BANDUNG, Lingkar.news – Data Badan Pusat Statistik Jawa Barat (Jabar) mencatat kemiskinan di perkotaan meningkat sementara di perdesaam menurun per Maret 2025.
Namun, secara umum jumlah penduduk miskin di Jabar menurun di angka 3,65 juta jiwa atau turun dibanding penilaian terakhir pada September 2024.
Pelaksana Tugas (Plt) Kepala BPS Jabar Darwis Sitorus menyebutkan 3,65 juta jiwa penduduk miskin itu setara dengan 7,02 persen dari total penduduk Jabar, yang menurun 0,06 persen poin dibandingkan dengan September 2024 dengan 3,67 juta orang atau 7,08 persen.
“Penurunan ini dipengaruhi oleh perbaikan kondisi ekonomi makro serta turunnya angka kemiskinan di wilayah perdesaan,” ujarnya di Bandung, Jumat, 25 Juli 2025.
Selain itu, kata Darwin, penurunan penduduk miskin ditopang pertumbuhan ekonomi Jabar pada triwulan I 2025 yang mencapai 4,98 persen (yoy), meningkat dibandingkan triwulan sebelumnya yang sebesar 4,91 persen.
Kemudian Tingkat Pengangguran Terbuka (TPT) tercatat sebesar 6,74 persen per Februari 2025, menurun secara persentase, meskipun jumlah penganggur meningkat dari 1,77 juta menjadi 1,81 juta orang.
Di sisi lain, kemiskinan di perkotaan justru meningkat sebesar 0,11 persen poin seiring dengan naiknya harga kebutuhan pokok dan jumlah penganggur.
Darwis mengatakan jumlah penduduk miskin di kota bertambah 66,02 ribu orang, sedangkan di perdesaan menurun sebanyak 79,63 ribu orang, sehingga secara keseluruhan masih terjadi penurunan.
“Garis kemiskinan pada Maret 2025 tercatat sebesar Rp547.752 per orang per bulan, naik 2,29 persen dibandingkan September 2024. Sebanyak 74,88 persen dari komponen ini berasal dari pengeluaran untuk makanan,” kata Darwis.
Secara rinci, lanjutnya, garis kemiskinan makanan tercatat Rp410.143 per orang per bulan, sedangkan non-makanan sebesar Rp137.609 per orang per bulan.
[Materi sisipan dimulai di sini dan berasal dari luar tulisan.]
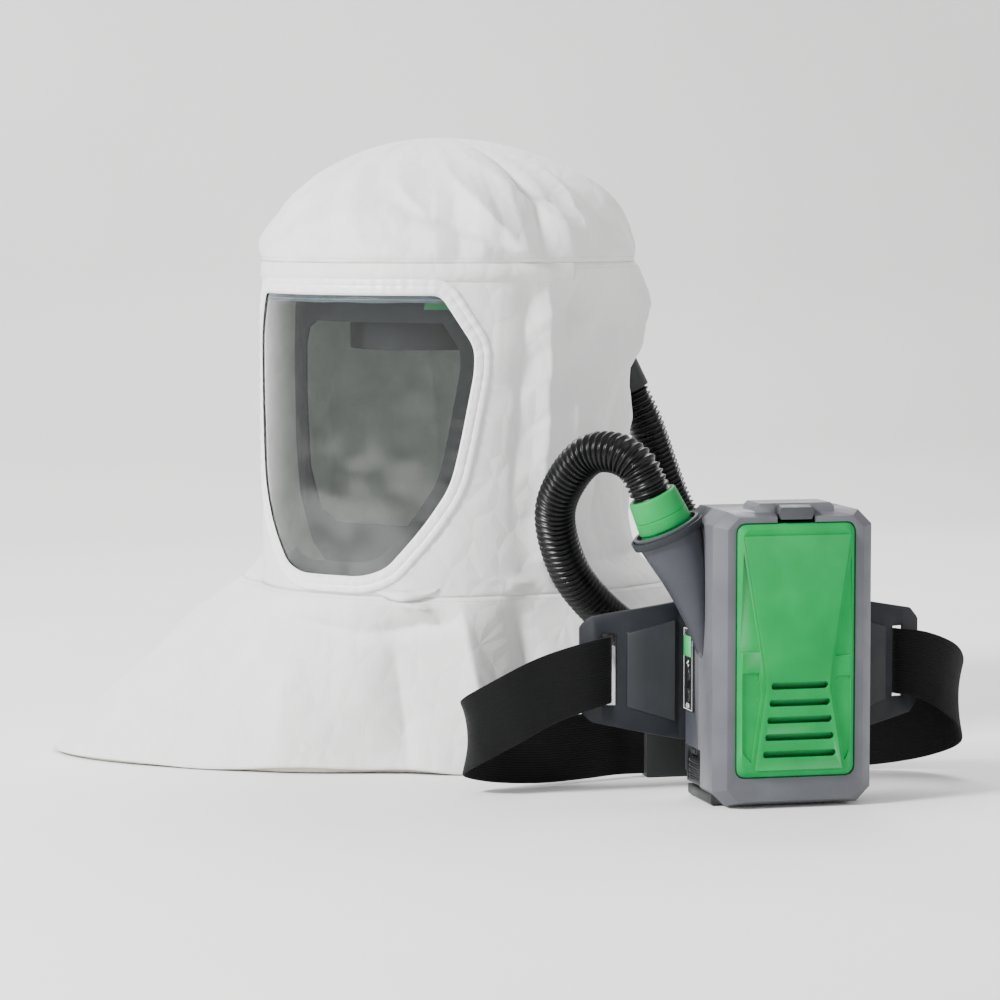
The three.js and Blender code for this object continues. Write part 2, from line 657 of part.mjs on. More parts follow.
function batteryPieces() {
  const { x0, x1, y0, y1, z0, z1 } = BATTERY;
  const pocket = block(x0 - 1, x0 + 8, 9.6, 24.4, z1 - 7, z1 + 1);
  const gripLines = steps(z0 + 4, z0 + 16, 3).map((z) => block(
    x0 - 1, x0 + 0.8, y0 + 6, y1 - 6, z, z + 1.6,
  ));
  const latch = join(
    block(x0 - 0.4, x0 + 7.4, 10, 24, z1 - 5, z1 - 0.3), block(x0 - 1.2, x0 + 0.2, 12, 22, z1 - 4, z1 - 1),
  );
  return {
    pack: mesh('battery_pack', cut(block(x0, x1, y0, y1, z0, z1), pocket, ...gripLines), '#1b1d1f', 0.55),
    latch: mesh('battery_latch', latch, '#3a3d40', 0.5),
  };
}

function baseFoot() {
  const ring = (z, inset) => [[-60, -20], [60, -20], [60, 40], [-60, 40]].map(([x, y]) => (
    v3(x - Math.sign(x) * inset, y + (y < 0 ? inset : -inset), z)));
  return mesh('base_foot', loft([ring(0, 2), ring(2, 0), ring(FOOT_H, 0)]), '#1a1c1e', 0.7);
}

// ---- outlet --------------------------------------------------------------
const outletWay = v3(-sin(OUTLET_TILT), 0, cos(OUTLET_TILT));
const alongOutlet = (d) => v3(...OUTLET_MOUTH).addScaledVector(outletWay, d).toArray();

function outletRing([x, y, z, ra, rb, tilt], shrink) {
  const a = degrees(tilt);
  return steps(0, 2 * PI, 28).slice(1).map((t) => {
    const across = (ra - shrink) * cos(t);
    return v3(x + across * cos(a), y + (rb - shrink) * sin(t), z + across * sin(a));
  });
}

function outletPieces() {
  const [mouthX, mouthY, mouthZ] = OUTLET_MOUTH;
  const spine = [[-62, -4, 114, 4, 5, 0], [-64, -2, 137, 10, 11, 6], [-70, 5, 170, 19, 20, 15],
    [-80, 9, 197, 25, 25, 22],
    [mouthX, mouthY, mouthZ, OUTLET_R, OUTLET_R, 25]];
  const beyond = [mouthX - 2, mouthY, mouthZ + 4.3, OUTLET_R, OUTLET_R, 25];
  const outer = loft(spine.map((s) => outletRing(s, 0)));
  const inner = loft([...spine.slice(1), beyond].map((s) => outletRing(s, 2.6)));
  const caseSide = block(-HALF_W - GAP, 0, -60, 60, 60, 260);
  const trim = cut(
    bar(alongOutlet(-8), alongOutlet(-2), 29.4, 30), bar(alongOutlet(-10), alongOutlet(1), 28), caseSide,
  );
  const seal = cut(
    bar(alongOutlet(-6), alongOutlet(-3), 22.6), bar(alongOutlet(-7), alongOutlet(-2), 20.6),
  );
  const cuff = cut(
    join(bar(alongOutlet(-9), alongOutlet(1), 20), bar(alongOutlet(0.5), alongOutlet(CUFF_LENGTH), 21, 19)),
    bar(alongOutlet(-10), alongOutlet(CUFF_LENGTH + 1), 13.5),
  );
  return {
    fixed: [
      mesh('outlet_funnel', cut(outer, inner, caseSide), '#6f7177', 0.5),
      mesh('outlet_trim', trim, '#4a4e51', 0.5),
      mesh('outlet_seal', seal, '#1d1f20', 0.8),
    ],
    cuff: mesh('blower_cuff', cuff, '#0fb862', 0.4),
  };
}

// ---- belt ----------------------------------------------------------------
function plateFront(x) {
  const t = max(0, (abs(x) - WING_START) / (PLATE_HALF - WING_START));
  return PLATE_Y + WING_SWEEP * t ** 1.6;
}

function beltPlate() {
  const stations = [0, 20, 45, 66, 78, 90, 102, 113, 123, 131, 137, 139];
  const all = [...stations.slice(1).map((x) => -x).reverse(), ...stations];
  const halfHeight = (x) => {
    const t = max(0, (abs(x) - WING_START) / (PLATE_HALF - WING_START));
    const corner = max(0, abs(x) - 131);
    return 54 - 14 * t - corner ** 1.5 * 0.35;
  };
  const slice = (x, y, depth, half) => [
    v3(x, y, PLATE_MID_Z - half), v3(x, y, PLATE_MID_Z + half), v3(x, y + depth, PLATE_MID_Z + half), v3(
      x, y + depth, PLATE_MID_Z - half,
    ),
  ];
  const plate = loft(all.map((x) => slice(x, plateFront(x), PLATE_T, halfHeight(x))));
  const pads = [-1, 1].map((side) => loft([70, 80, 92, 106].map((x) => (
    slice(side * x, plateFront(x) - 2.4, 3.4, halfHeight(x) - 14 - (x - 70) * 0.1)))));
  const slots = [-SLOT_X, SLOT_X].map((x) => block(
    x - 5, x + 5, 40, 80, PLATE_MID_Z - 28, PLATE_MID_Z + 28,
  ));
  return mesh('belt_plate', cut(join(plate, ...pads), ...slots), '#45474f', 0.5);
}

const WEB_Z = WEB_W / 2 + 2.5;
const BUCKLE = { x0: 121, x1: 160, x2: 200, y: 8 };

function webbingPieces() {
  const left = [[73, -64, 97], [69.5, -72, 97], [54, -77, 94], [20, -74, 83], [-12, -68, 66], [-34, -54, 50],
    [-34, -38, 39], [-14, -28, 32], [25, -22, WEB_Z], [65, -10, WEB_Z], [98, 6, WEB_Z],
    [BUCKLE.x0 - GAP, BUCKLE.y, WEB_Z]];
  const right = [[303, -64, 97], [306.5, -72, 97], [322, -77, 95], [345, -74, 85], [361, -60, 68],
    [364, -38, 50],
    [346, -14, 37], [312, 2, WEB_Z + 1], [275, BUCKLE.y, WEB_Z], [235, BUCKLE.y, WEB_Z],
    [BUCKLE.x2 + GAP, BUCKLE.y, WEB_Z]];
  return [
    mesh('webbing_left', strap(left, WEB_W, WEB_T, 44), '#1c1d1f', 0.9),
    mesh('webbing_right', strap(right, WEB_W, WEB_T, 40), '#1c1d1f', 0.9),
  ];
}

function bucklePieces() {
  const { x0, x1, x2, y } = BUCKLE;
  const mid = WEB_Z;
  const socket = cut(
    block(x0, x1 - GAP, y - 6.5, y + 6.5, mid - 28, mid + 28),
    block(x0 + 9, x1 + 1, y - 4, y + 4, mid - 22, mid + 22),
    block(x0 + 12.5, x0 + 29, y - 4, y + 4, mid - 30, mid + 30),
  );
  const plug = join(
    block(x1 + GAP, x2, y - 6.5, y + 6.5, mid - 28, mid + 28),
    block(x1 - 20, x1 + 1, y - 3, y + 3, mid - 4, mid + 4),
  );
  const prong = (side) => join(
    block(
      x1 - 25, x1 - 0.4, y - 3.2, y + 3.2, min(side * 16, side * 21) + mid,
      max(side * 16, side * 21) + mid,
    ),
    block(
      x1 - 25, x1 - 14, y - 3.2, y + 3.2, min(side * 20, side * 25.5) + mid,
      max(side * 20, side * 25.5) + mid,
    ),
  );
  const slider = cut(
    block(226, 244, y - 4, y + 4, 0.3, 56.7), block(225, 245, y - 1.6, y + 1.6, 1.9, 55.1),
  );
  return {
    fixed: [mesh('buckle_socket', socket, '#1a1b1d', 0.45), mesh('buckle_plug', plug, '#1a1b1d', 0.45)],
    upper: mesh('buckle_prong_upper', prong(1), '#1a1b1d', 0.45),
    lower: mesh('buckle_prong_lower', prong(-1), '#1a1b1d', 0.45),
    slider: mesh('belt_slider', slider, '#1a1b1d', 0.45),
  };
}

function caseScrews() {
  return screwPlaces().map(([x, z], i) => {
    const shank = bar([x, HALF_D - 4.6, z], [x, HALF_D - 0.4, z], 3, 3, 16);
    const drive = bar([x, HALF_D - 2.4, z], [x, HALF_D + 1, z], 1.4, 1.4, 6);
    return mesh(`case_screw_${i + 1}`, cut(shank, drive), '#9a9ea2', 0.35, 0.9);
  });
}

// ---- breathing hose ------------------------------------------------------
const hoseStart = v3(...alongOutlet(CUFF_LENGTH + GAP)).add(v3(...BLOWER_AT, 0));
const hoseFirst = v3(...alongOutlet(CUFF_LENGTH + 12)).add(v3(...BLOWER_AT, 0));

// A point given in the hood's own frame, placed with the hood.
function fromHood(point) {
  return point.clone().applyAxisAngle(v3(0, 0, 1), HOOD_YAW).add(v3(...HOOD_AT, 0));
}

const HOSE_MIDDLE = [
  [78.6, -114.7, 258.5], [67.4, -105.2, 267], [51.4, -87.2, 266.5], [37.9, -68.2, 248], [32, -48.2, 218],
  [48, -30, 172], [78, -14, 138], [112, 6, 115], [152, 36, 108], [194, 76, 116], [236, 122, 122],
  [262, 180, 116], [270, 230, 122], [256, 268, 148], [232, 294, 194],
];

function hosePath() {
  const end = fromHood(hoodCuffEnd.clone().addScaledVector(inletWay, GAP));
  const nearEnd = fromHood(hoodCuffEnd.clone().addScaledVector(inletWay, 26));
  const points = [hoseStart, hoseFirst, ...HOSE_MIDDLE.map((p) => v3(...p)), nearEnd, end];
  return new THREE.CatmullRomCurve3(points, false, 'centripetal');
}

function breathingHose() {
  const ring = new THREE.Shape(steps(0, 2 * PI, 10).slice(1).map((a) => (
    new THREE.Vector2(HOSE_R * cos(a), HOSE_R * sin(a)))));
  const tube = new THREE.ExtrudeGeometry(ring, { steps: 48, bevelEnabled: false, extrudePath: hosePath() });
  return mesh('breathing_hose', solid(tube), '#161718', 0.35);
}

// ---- assembly ------------------------------------------------------------
function group(pieces, x = 0, y = 0, turn = 0) {
  const made = new THREE.Group();
  made.position.set(x, y, 0);
  made.rotation.z = turn;
  made.add(...pieces);
  return made;
}

const status = statusPieces();
const drive = drivePieces();
const battery = batteryPieces();
const outlet = outletPieces();
const buckle = bucklePieces();

const blower = group([
  mesh('front_shell', frontShell(), '#85868c', 0.5),
  mesh('rear_shell', rearShell(), '#5a5c63', 0.55),
  filterCover(), coverLatch(), ...filterPieces(), scrollHousing(), ...drive.fan, ...drive.fixed,
  battery.pack, battery.latch, baseFoot(), status.plate, status.light, status.power, status.airflow,
  ...outlet.fixed, outlet.cuff, beltPlate(), ...caseScrews(),
], ...BLOWER_AT);

const hood = group(
  [...hoodPieces(), ...visorPieces(), ...harnessPieces(), ...inletPieces()], ...HOOD_AT, HOOD_YAW,
);
const belt = group([...webbingPieces(), ...buckle.fixed, buckle.upper, buckle.lower, buckle.slider]);

export default group([blower, hood, belt, breathingHose()], -FOOTPRINT_CENTRE[0], -FOOTPRINT_CENTRE[1]);
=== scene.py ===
"""Powered air respirator: the finished look of the hood, blower unit, belt and hose.

Everything is in metres, in the frame that the CAD model was packed in.
"""

import json
import math

import bmesh
import bpy
import numpy as np
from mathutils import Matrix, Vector


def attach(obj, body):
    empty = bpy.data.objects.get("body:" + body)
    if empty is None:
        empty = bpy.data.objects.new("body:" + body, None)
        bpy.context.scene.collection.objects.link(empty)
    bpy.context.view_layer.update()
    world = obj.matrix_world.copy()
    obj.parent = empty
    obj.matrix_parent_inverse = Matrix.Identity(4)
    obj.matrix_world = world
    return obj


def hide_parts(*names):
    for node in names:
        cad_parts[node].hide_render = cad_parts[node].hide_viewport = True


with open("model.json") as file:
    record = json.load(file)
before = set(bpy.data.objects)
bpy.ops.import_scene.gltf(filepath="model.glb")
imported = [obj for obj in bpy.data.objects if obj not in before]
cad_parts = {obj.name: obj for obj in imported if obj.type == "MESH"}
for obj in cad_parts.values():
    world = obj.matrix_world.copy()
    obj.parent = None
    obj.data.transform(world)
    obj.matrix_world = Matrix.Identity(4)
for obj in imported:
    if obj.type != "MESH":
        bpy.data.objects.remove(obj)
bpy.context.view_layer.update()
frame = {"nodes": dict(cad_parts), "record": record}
MM = 0.001
CAD_MERGE = 2e-6
FLAT_WITHIN = math.radians(0.6)

# ---- driving dimensions -----------------------------------------------------
SHIFT = np.array([-27.4, -93.8, 0.0]) * MM  # from the maker's drawing frame to the row frame
HOOD_AT = np.array([-3.0, 200.0, 0.0]) * MM + SHIFT
HOOD_YAW = math.radians(-50)
BLOWER_AT = np.array([188.0, -129.5, 0.0]) * MM + SHIFT

FRONT_R = 147 * MM
BACK_R = 172 * MM
TOP_Z = 512 * MM
BROW_Z = 410 * MM
NECK_Z = 143 * MM
DOME_POWER = 1.85
HEM_LONG = 325 * MM
HEM_SHORT = 150 * MM
HEM_ANGLE = math.radians(126)
CLOTH_T = 0.5 * MM
LIGHT_THROUGH = 0.16  # share of the light that passes through the cloth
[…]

Meski angka kemiskinan menurun, indikator kualitas kemiskinan mengalami kenaikan. Indeks Kedalaman Kemiskinan (P1) naik dari 1,05 menjadi 1,17. Sedangkan Indeks Keparahan Kemiskinan (P2) meningkat dari 0,24 menjadi 0,29.
“Artinya, walaupun jumlah penduduk miskin berkurang, rata-rata pengeluaran mereka makin jauh dari garis kemiskinan dan ketimpangan di antara penduduk miskin sendiri makin tinggi,” kata Darwis.
BPS juga mencatat tingkat ketimpangan pengeluaran (Gini Ratio) di provinsi itu pada Maret 2025 sebesar 0,416, berada dalam kategori ketimpangan sedang. Di wilayah perkotaan, lanjutnya, gini ratio tercatat 0,426, jauh lebih tinggi dibandingkan di perdesaan yang sebesar 0,323.
Kendati demikian baik di kota maupun desa, kata dia, gini ratio mengalami penurunan dibandingkan periode sebelumnya yang mengindikasikan perbaikan distribusi pengeluaran masyarakat kelas bawah.
“Secara kuantitatif, kemiskinan di Jawa Barat menurun. Namun secara kualitatif, kesejahteraan penduduk miskin belum membaik secara signifikan. Ini menjadi catatan penting bagi pembuat kebijakan,” tutur Darwis.